Mimpi adalah mimpi. Akan tetapi cita-cita ialah mimpi yang disertai dengan visi/arah yang jelas serta usaha yang terukur. Bagaimanapun juga, kita semua harus tetap bermimpi terus! Tapi, jangan terlalu lama tidur terbuai mimpi. Penulis sendiri harus mengakhiri tulisan ini karena penulis tidak ingin terlalu lama bermimpi dan menceritakan dongeng ihwal kesejahteraan kepada anda. Jika memang demikian halnya, ayo lekas bangkit, buka mata, buka telinga, mari berfikir, dan buka hati nurani!
Penulisyakin, anda, dan kita semua di kemudian hari, niscaya tidak bakal menghendaki bahwa ‘kesejahteraan’ itu masih tetap dongeng dan mimpiyang hanya diceritakan kepada anak-cucu di masa mendatang. Kita harus optimis bahwa hanya dengan do’a dan kerja keras-lah, dongeng dan mimpi ihwal kesejahteraan itu betul-betul terwujud ke dalam dunia nyata. Jangan sampai ketika memperingati dua abad kebangkitan nasional kelak, pada 100 tahun kemudian, kita masih saja asyik bermimpi untuk ‘sejahtera’, dongeng yang seharusnya haram bergelayut di dalam kepala kita.

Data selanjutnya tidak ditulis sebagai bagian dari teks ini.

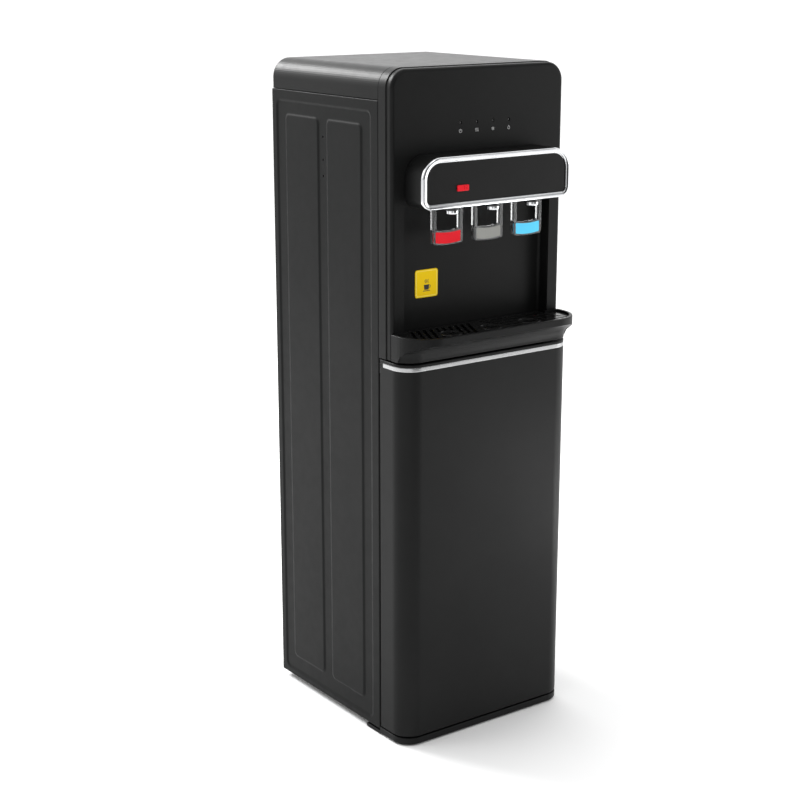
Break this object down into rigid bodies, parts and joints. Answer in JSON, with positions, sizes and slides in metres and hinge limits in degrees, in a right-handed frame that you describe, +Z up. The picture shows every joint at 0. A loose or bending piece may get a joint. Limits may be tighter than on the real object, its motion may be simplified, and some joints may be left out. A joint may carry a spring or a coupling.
{
  "type": "bottom-loading water dispenser",
  "caption": "Floor-standing water dispenser with tap levers under a chrome-ringed head, a drip tray and a tall lower door hiding the bottle space.",
  "frame": {"origin": "on the floor, at the bottom centre of the bounding box", "axes": "+Z up, front faces -Y, +X to the right seen from the front"},
  "size_m": [0.33, 0.392, 1.057],
  "materials": {
    "charcoal_plastic": "fine-grained, semi-matte moulded shell",
    "charcoal_steel": "semi-matte powder coat on pressed sheet",
    "black_plate": "matt black",
    "bright_chrome": "bright chrome plating",
    "silver_strip": "lengthwise brushed silver",
    "zinc_steel": "zinc-plated sheet",
    "stainless": "stainless steel",
    "black_enamel": "black enamel",
    "clear_acrylic": "clear moulded acrylic",
    "red_plastic": "glossy red",
    "grey_plastic": "glossy grey",
    "blue_plastic": "glossy blue",
    "green_plastic": "glossy green",
    "yellow_label": "yellow label with dark pictograms",
    "lamp_clear": "translucent light pipe",
    "board_green": "circuit board",
    "tap_plastic": "dark moulded plastic",
    "pale_plastic": "pale grey moulded plastic",
    "foot_rubber": "black rubber",
    "foam_white": "white insulating foam",
    "heater_mica": "mica band",
    "copper": "copper tube",
    "silicone_hose": "translucent silicone"
  },
  "bodies": {
    "cabinet": {"base_plate": "charcoal_steel", "front_plinth": "charcoal_plastic", "glide_feet": "foot_rubber", "side_panel_left": "charcoal_steel", "side_panel_right": "charcoal_steel", "back_panel": "charcoal_steel", "panel_screws": "zinc_steel", "top_cover": "charcoal_plastic", "front_bezel": "charcoal_plastic", "recess_liner": "charcoal_plastic", "caution_plate": "yellow_label", "shelf_plate": "zinc_steel", "tank_shelf": "zinc_steel", "liner_left": "pale_plastic", "liner_right": "pale_plastic", "liner_back": "pale_plastic", "bottle_floor": "charcoal_plastic", "head_housing": "charcoal_plastic", "head_plate": "black_plate", "head_ring": "bright_chrome", "lamp_board": "board_green", "indicator_lamps": "lamp_clear", "tap_hot": "tap_plastic", "tap_normal": "tap_plastic", "tap_cold": "tap_plastic", "lever_pins": "zinc_steel", "lever_springs": "zinc_steel", "hinge_brackets": "zinc_steel", "probe_hook": "tap_plastic", "pump": "tap_plastic", "cold_tank": "stainless", "evaporator_coil": "copper", "foam_jacket": "foam_white", "hot_tank": "stainless", "band_heater": "heater_mica", "thermostats": "tap_plastic", "compressor": "black_enamel", "condenser": "black_enamel", "tap_hoses": "silicone_hose", "control_box": "pale_plastic", "switch_frames": "tap_plastic", "cord_gland": "foot_rubber", "drain_spigot": "pale_plastic"},
    "door": {"door_skin": "charcoal_plastic", "door_liner": "pale_plastic", "door_strip": "silver_strip", "door_magnets": "foot_rubber"},
    "hot_lever": {"lever_hot": "clear_acrylic", "insert_hot": "red_plastic"},
    "normal_lever": {"lever_normal": "clear_acrylic", "insert_normal": "grey_plastic"},
    "cold_lever": {"lever_cold": "clear_acrylic", "insert_cold": "blue_plastic"},
    "lock": {"lock_slider": "red_plastic"},
    "tray": {"drip_tray": "charcoal_plastic"},
    "grille": {"drip_grille": "black_plate"},
    "probe": {"suction_probe": "stainless"},
    "heat_rocker": {"rocker_heat": "red_plastic"},
    "cool_rocker": {"rocker_cool": "green_plastic"},
    "drain_plug": {"drain_cap": "tap_plastic"}
  },
  "joints": [
    {"name": "door_swing", "type": "hinge", "parent": "cabinet", "child": "door", "pos_m": [0.157, -0.113, 0.3], "axis": [0, 0, 1], "range_deg": [0, 105]},
    {"name": "hot_lever_press", "type": "hinge", "parent": "cabinet", "child": "hot_lever", "pos_m": [-0.077, -0.142, 0.88], "axis": [1, 0, 0], "range_deg": [0, 12], "stiffness_Nm_per_rad": 0.5, "springref_deg": -11.46},
    {"name": "normal_lever_press", "type": "hinge", "parent": "cabinet", "child": "normal_lever", "pos_m": [0, -0.142, 0.88], "axis": [1, 0, 0], "range_deg": [0, 12], "stiffness_Nm_per_rad": 0.5, "springref_deg": -11.46},
    {"name": "cold_lever_press", "type": "hinge", "parent": "cabinet", "child": "cold_lever", "pos_m": [0.077, -0.142, 0.88], "axis": [1, 0, 0], "range_deg": [0, 12], "stiffness_Nm_per_rad": 0.5, "springref_deg": -11.46},
    {"name": "lock_slide", "type": "slide", "parent": "cabinet", "child": "lock", "axis": [1, 0, 0], "range_m": [0, 0.006]},
    {"name": "tray_pull", "type": "slide", "parent": "cabinet", "child": "tray", "axis": [0, -1, 0], "range_m": [0, 0.09]},
    {"name": "grille_lift", "type": "slide", "parent": "tray", "child": "grille", "axis": [0, 0, 1], "range_m": [0, 0.04]},
    {"name": "probe_lift", "type": "slide", "parent": "cabinet", "child": "probe", "axis": [0, 0, 1], "range_m": [0, 0.045]},
    {"name": "heat_rock", "type": "hinge", "parent": "cabinet", "child": "heat_rocker", "pos_m": [0.127, 0.173, 0.945], "axis": [1, 0, 0], "range_deg": [-16, 0]},
    {"name": "cool_rock", "type": "hinge", "parent": "cabinet", "child": "cool_rocker", "pos_m": [0.127, 0.173, 0.905], "axis": [1, 0, 0], "range_deg": [-16, 0]},
    {"name": "cap_pull", "type": "slide", "parent": "cabinet", "child": "drain_plug", "axis": [0, 1, 0], "range_m": [0, 0.02]}
  ]
}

Dan Bung Franky Sahilatua pun menutup dengan: …aku heran, aku heran, satu kenyang, seribu kelaparan… Aku heran, aku heran, keserakahan diagungkan…
Akan tetapi, tanpa nasionalisasi berbagai aset negara yang penting (ingat amanah pasal 33 UUD 1945), mustahil kesemu impian bisa dijangkau. Dengan “nasionalisasi aset-aset” tersebut, niscaya kita bisa menghidupi sebagian besar warga negara kita dengan layak dan bermartabat. Namun, apakah “nasionalisasi aset-aset” yang penting itu dapat dilakukan? Mau tau jawabannya? Tanya Pak SBY.